Latency of CSI Camera Capture on Jetson TX2

There are many post in the devtalk discussing latency of CSI camera. I am still puzzled at some questions.

  1. What the hardware limit of the latency of catpure.

I found a guide of jetpack camera api. On page 55, it picturized the pipeline of the capture:

Does it mean there must have at least 3-4 frames latency in the capture due to CSI/VI/ISP pipeline structure ?

  1. What does the buffer actually mean in nvcamera src plugin?

I saw Ridgerun request to change the default value from 10 to 4 and it seems the buffer size impact the latency. Where is the buffer located and what does the buffer size mean?

  1. What’s the difference between libargus and nvcamera?

As in some post, I noticed NVIDIA guys suggest libargus might have low latency than nvcamera src plugin in gstreamer. Why they differs?

  1. Yes, need 3 - 4 frames latency for the argsu/nvcamerasrc
  2. It’s the memory buffer to fill the frame data. The size should be the buffer count.
  3. PLease have a check the l4t document, there’s software stack in the Camera Architecture Stack

What’s the minimum achievable latency just to get the raw image data?

In our application we cannot afford to have data waiting to be processed in any queues. We have ~50 ms to do all our computation from the time of capture (end of exposure to be precise). At 20 Hz that would be one frame of latency (including all our GPU computations, not just grabbing/converting images).

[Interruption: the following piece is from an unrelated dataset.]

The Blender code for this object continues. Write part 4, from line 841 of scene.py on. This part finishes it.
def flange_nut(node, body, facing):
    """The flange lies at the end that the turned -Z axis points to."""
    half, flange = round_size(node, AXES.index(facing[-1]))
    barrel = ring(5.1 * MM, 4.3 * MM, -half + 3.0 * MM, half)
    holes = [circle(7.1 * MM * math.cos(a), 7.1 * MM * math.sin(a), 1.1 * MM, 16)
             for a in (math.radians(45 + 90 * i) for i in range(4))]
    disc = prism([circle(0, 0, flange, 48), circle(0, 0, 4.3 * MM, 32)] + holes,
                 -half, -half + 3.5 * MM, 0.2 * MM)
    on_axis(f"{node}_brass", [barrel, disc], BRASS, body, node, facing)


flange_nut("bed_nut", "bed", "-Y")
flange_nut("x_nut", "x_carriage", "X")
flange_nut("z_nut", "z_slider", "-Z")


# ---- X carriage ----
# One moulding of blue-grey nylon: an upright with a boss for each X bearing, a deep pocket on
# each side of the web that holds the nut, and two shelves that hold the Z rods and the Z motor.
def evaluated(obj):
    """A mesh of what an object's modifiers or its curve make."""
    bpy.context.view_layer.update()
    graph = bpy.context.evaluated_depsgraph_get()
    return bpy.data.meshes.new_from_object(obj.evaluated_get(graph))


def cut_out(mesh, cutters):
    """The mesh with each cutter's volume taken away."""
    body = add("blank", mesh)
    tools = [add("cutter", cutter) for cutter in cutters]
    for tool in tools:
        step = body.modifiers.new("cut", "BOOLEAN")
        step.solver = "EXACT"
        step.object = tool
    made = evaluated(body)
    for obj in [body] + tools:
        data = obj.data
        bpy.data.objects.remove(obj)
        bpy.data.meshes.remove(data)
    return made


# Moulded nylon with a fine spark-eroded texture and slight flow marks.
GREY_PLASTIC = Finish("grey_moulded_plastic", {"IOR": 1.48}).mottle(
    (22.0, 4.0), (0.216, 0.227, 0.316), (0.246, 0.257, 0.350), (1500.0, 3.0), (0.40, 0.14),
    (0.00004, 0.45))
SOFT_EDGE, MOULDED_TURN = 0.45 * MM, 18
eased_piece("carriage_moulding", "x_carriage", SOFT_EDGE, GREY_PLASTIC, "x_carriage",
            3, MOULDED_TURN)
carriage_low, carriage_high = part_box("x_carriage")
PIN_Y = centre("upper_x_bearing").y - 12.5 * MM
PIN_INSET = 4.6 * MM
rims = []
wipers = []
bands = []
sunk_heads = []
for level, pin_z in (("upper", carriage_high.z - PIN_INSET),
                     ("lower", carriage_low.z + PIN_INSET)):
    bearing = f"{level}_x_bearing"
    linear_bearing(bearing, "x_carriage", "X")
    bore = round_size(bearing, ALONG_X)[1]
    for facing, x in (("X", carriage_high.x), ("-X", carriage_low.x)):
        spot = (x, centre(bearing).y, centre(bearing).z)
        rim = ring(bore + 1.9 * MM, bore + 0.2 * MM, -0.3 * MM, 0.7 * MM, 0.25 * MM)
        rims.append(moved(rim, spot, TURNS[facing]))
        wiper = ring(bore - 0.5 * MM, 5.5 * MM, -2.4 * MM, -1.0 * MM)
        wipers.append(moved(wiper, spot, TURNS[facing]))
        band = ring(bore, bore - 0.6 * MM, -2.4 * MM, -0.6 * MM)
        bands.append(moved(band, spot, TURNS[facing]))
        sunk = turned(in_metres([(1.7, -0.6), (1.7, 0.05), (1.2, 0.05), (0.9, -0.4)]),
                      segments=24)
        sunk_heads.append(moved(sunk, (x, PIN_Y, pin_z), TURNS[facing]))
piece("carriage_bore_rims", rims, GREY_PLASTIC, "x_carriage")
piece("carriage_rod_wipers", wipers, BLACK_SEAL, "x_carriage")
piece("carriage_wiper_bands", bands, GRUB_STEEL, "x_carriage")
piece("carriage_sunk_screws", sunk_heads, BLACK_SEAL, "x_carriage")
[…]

On the GPU we can enqueue multiple kernels and they will execute as fast as possible. I understand the ISP architecture is different and that’s where the latency comes from. Hence the question what if we don’t use ISP at all?

hello hugomaxwell,

  1. may I know which JetPack release you’re working with.
  2. we already have some implementation in VI-mode to improve capture init latency, (i.e. l4t-r28.2)
$ v4l2-ctl -d /dev/video0 --set-fmt-video=width=2592,height=1944,pixelformat=RG10 --set-ctrl bypass_mode=0 --stream-mmap --stream-count=1
  1. there’s debug print to evaluate the initial capture latency, please follow below steps to enable dynamic debug flag.
sudo -i
cd /sys/kernel/debug/dynamic_debug/
echo file channel.c +p > control
  1. we also fix some known issue with l4t-r28.2, you may refer to Topic 1038067, and Topic 1020202 to update your kernel driver.

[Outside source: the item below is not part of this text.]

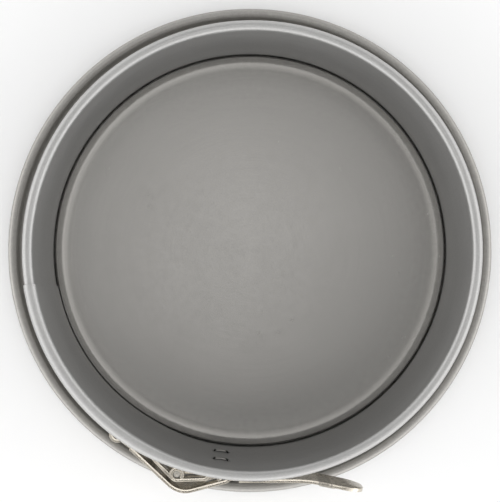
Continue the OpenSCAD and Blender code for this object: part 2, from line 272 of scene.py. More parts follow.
# %% Finish nodes
class Finish:
    """A material whose nodes are added one by one."""

    def __init__(self, name, **constants):
        self.material = bpy.data.materials.new(name)
        self.material.use_nodes = True
        self.tree = self.material.node_tree
        self.shader = self.tree.nodes["Principled BSDF"]
        for socket, value in constants.items():
            self.shader.inputs[socket.replace("_", " ")].default_value = value
        self.place = self.node("ShaderNodeTexCoord", {}, {}, "Object")

    def feed(self, socket, value):
        if isinstance(value, Wire):
            self.tree.links.new(value.socket, socket)
        else:
            socket.default_value = value

    def node(self, kind, settings, sockets, output=0):
        """Adds a node: its settings first, then the values or links of its sockets."""
        made = self.tree.nodes.new(kind)
        for name, value in settings.items():
            setattr(made, name, value)
        for name, value in sockets.items():
            self.feed(made.inputs[name], value)
        return Wire(self, made.outputs[output])

    def stretched(self, scales):
        """The piece's own coordinates, in metres, times a scale along each axis."""
        return self.node(
            "ShaderNodeVectorMath",
            {"operation": "MULTIPLY"},
            {0: self.place, 1: scales},
        )

    def noise(self, vector, scale, detail=2.0, rough=0.5):
        """Noise between 0 and 1."""
        return self.node(
            "ShaderNodeTexNoise",
            {},
            {"Vector": vector, "Scale": scale, "Detail": detail, "Roughness": rough},
            "Fac",
        )

    def round_place(self, across, along):
        """Coordinates that run with the turning: fine across it and slow along it."""
        x, y, z = self.parts(self.place)
        radius = (x * x + y * y) ** 0.5 + 0.0001
        return self.node(
            "ShaderNodeCombineXYZ",
            {},
            {0: x / radius * along, 1: y / radius * along, 2: (radius + z) * across},
        )

    def parts(self, vector):
        """The three parts of a vector."""
        apart = self.node("ShaderNodeSeparateXYZ", {}, {0: vector}, 0)
        return [Wire(self, apart.socket.node.outputs[i]) for i in range(3)]

    def rise(self, value, low, high):
        """Rises softly from 0 to 1 between two values."""
        ends = {"Value": value, "From Min": low, "From Max": high}
        return self.node("ShaderNodeMapRange", {"interpolation_type": "SMOOTHSTEP"}, ends)

    def between(self, share, low, high):
        """Mixes two colours by a share."""
        return self.node(
            "ShaderNodeMix", {"data_type": "RGBA"}, {0: share, 6: low, 7: high}, 2
        )

    def bump(self, height, depth):
        """Turns a height pattern into a bump that is depth millimetres deep."""
        return self.node(
            "ShaderNodeBump", {}, {"Height": height, "Distance": depth * MM, "Strength": 1.0}
        )

    def wear(self, colour, rough, normal):
        """Feeds the shader's sockets that vary over the surface."""
        self.feed(self.shader.inputs["Base Color"], colour)
        self.feed(self.shader.inputs["Roughness"], rough)
        self.feed(self.shader.inputs["Normal"], normal)
        return self.material


print("varied over a surface:", "Base Color, Roughness, Normal")


# %% [markdown]
# ### Satin coat of the base
# The pan's sheet has a baked grey coat with fine metal flakes in it. It scatters a part
# of the light and reflects the rest as metal does, so it is set up as not quite a metal.
# A picture of the coat would show its edges and repeat, so noise is used: the mottling
# has two sizes, one below a millimetre and one of about two, and soft clouds keep the
# floor from looking flat. The turning marks of the press run round the floor, which is
# what the shader's anisotropy is for. The floor is smoother from use, and out on the lip
# the coat is dull. The coat's colour is the same all over, but it is given in two copies:
# a darker one on the floor, and a lighter one as painted light, from near the floor's edge
# out over the lip. A piece's own coordinates are in metres, and so are the distances in
# this finish.


# %% Base finish
# Two copies of one coat colour: the darker one for the floor, and a lighter one that is painted
# light.
FLOOR_COAT = ((0.122, 0.118, 0.113, 1), (0.304, 0.296, 0.28, 1))
PAINTED_LIGHT_COAT = ((0.208, 0.2, 0.19, 1), (0.52, 0.506, 0.478, 1))
PAINTED_LIGHT_FROM = (0.078, 0.088)
LIP_START = (0.09, 0.1)
COAT_DEPTH = 0.007


def satin_base():
    skin = Finish("satin_coat", Metallic=0.8, Anisotropic=0.4)
    grain = skin.noise(skin.place, 1500.0, 3.0, 0.65)
    fleck = skin.noise(skin.place, 520.0, 2.0)
    cloud = skin.noise(skin.place, 20.0, 3.0)
    turning = skin.noise(skin.round_place(2600.0, 1.5), 1.0, 2.0)
    mottle = grain * 0.4 + fleck * 0.3 + cloud * 0.15 + turning * 0.15
    x, y, _ = skin.parts(skin.place)
    radius = (x * x + y * y) ** 0.5
    darker = skin.between(mottle, *FLOOR_COAT)
    light = skin.between(mottle, *PAINTED_LIGHT_COAT)
    # Painted light: the lighter copy of the coat comes in from near the floor's edge and covers
    # the lip.
    colour = skin.between(skin.rise(radius, *PAINTED_LIGHT_FROM), darker, light)
    outside = skin.rise(radius, *LIP_START)
    rough = 0.24 + outside * 0.28 + (fleck - 0.5) * 0.1 + (cloud - 0.5) * 0.06
    height = grain * 0.6 + turning * 0.4
    return skin.wear(colour, rough, skin.bump(height, COAT_DEPTH))


base_skin = satin_base()
print("finish", base_skin.name)

# %% [markdown]
# ### Rolled coat of the band
# The band's strip is drawn through rollers, so its marks run along it. It has the same
# coat with less mottling. No knife or cake has rubbed it smooth, so it is duller than
# the floor, and its rolled edge has a soft sheen in place of a sharp line of light.


# %% Band finish
BAND_COAT = ((0.27, 0.268, 0.263, 1), (0.58, 0.576, 0.566, 1))


def rolled_band():
    skin = Finish("rolled_coat", Metallic=0.8, Anisotropic=0.2)
    grain = skin.noise(skin.place, 1300.0, 3.0, 0.6)
    cloud = skin.noise(skin.place, 26.0, 3.0)
    drawn = skin.noise(skin.round_place(2200.0, 2.0), 1.0, 2.0)
    mottle = grain * 0.4 + cloud * 0.2 + drawn * 0.4
    colour = skin.between(mottle, *BAND_COAT)
    rough = 0.5 + (cloud - 0.5) * 0.08 + (drawn - 0.5) * 0.08
    return skin.wear(colour, rough, skin.bump(drawn * 0.7 + grain * 0.3, COAT_DEPTH))


band_skin = rolled_band()
print("finish", band_skin.name)

# %% [markdown]
# ### Bare steel of the staples
# Two staples hold the latch's foot to the band. Their backs are bare steel, and their
# ends lie deep in punched slots, where hardly any light gets. Fine slots like these stay
# too light in a soft studio, so the finish paints shade towards both ends. It needs to
# know how far a point is from the staples' middle, in millimetres, and that middle lies
# 13 mm left of the pan's.


# %% Staple finish
STAPLE_MIDDLE_X = -13.0
SLOT_SHADE_SPAN = (1.8, 2.4)
BACK_STEEL = (0.42, 0.41, 0.39, 1)
SLOT_SHADE_COLOUR = (0.025, 0.024, 0.022, 1)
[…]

I was just trying to get a picture of what I can expect, before ordering any cameras.

The best info I could find so far is this glass to glass latency test on TX1:

Using V4L2 interface they could achieve 2-3 frames latency via ISP pipeline (since they requested I420 output). I would assume that bypassing ISP is at least 1 frame faster, but that’s still not good enough.

We have to be well below one frame of latency, at 20 Hz I would like to get the image into GPU memory in about ~25 ms (from start of transmission to end of copy into memory). If that is not possible we have to use USB3 cameras, where I know that latency is equal to size of image divided by USB3 bandwidth (plus ADC read-out latency, but that’s camera specific).

hello hugomaxwell,

We have to be well below one frame of latency,
unfortunately, you cannot reach latency below one frame either in VI-mode or VI-bypass mode.
each capture request coming from user-space need to wait for at least one frame processing, also waiting till buffer writing finished and return the memory pointer to user-space.
please access developer guide and check Camera Software Development Solution chapter for reference.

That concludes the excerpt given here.